Lejos de ser un país malvado, pudimos visitar el Hospital Hadassa, donde los médicos tratan por igual a víctimas y a verdugos. A personas heridas en un atentado y al terrorista que las atacó. Fue así como supimos que para un israelí, o al menos para un judío, lo importante es, siempre, la vida. Porque salvar una vida es salvar al mundo.
Y nos impresionó, vaya si no, lo que está haciendo la red de voluntarios más grande de Israel en cuestión de servicios de asistencia y cuidados en el hogar, a través de Yad Sará. Impresionante.
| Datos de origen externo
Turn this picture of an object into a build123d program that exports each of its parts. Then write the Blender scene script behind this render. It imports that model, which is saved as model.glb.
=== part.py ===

Una institución que no recibe ayuda del Estado y que le ahorra 300 millones de dólares en costes de internamiento hospitalario y cuidados intensivos.
Así que, visto lo visto y vivido lo vivido, uno se vuelve con la sensación de que acaba de conocer de primera mano todo lo que nunca le contaron sobre Israel y ni siquiera se podía imaginar.
*El autor es licenciado en Ciencias de la Información (Periodismo) por la Universidad de Navarra (1978) y está haciendo un doctorado en Ciencias de la Información en las Universidades Complutense (Madrid) y de Vigo.
Fue redactor y director en medios de prensa, escribió numerosos artículos y varios libros. Últimamente se publicaron sus obras “La Correspondencia Gallega”, “El desastre del ’98”’ y “Abreviatura”’.
Es uno de los fundadores y primer secretario general de la Asociación Gallega de Amistad con Israel.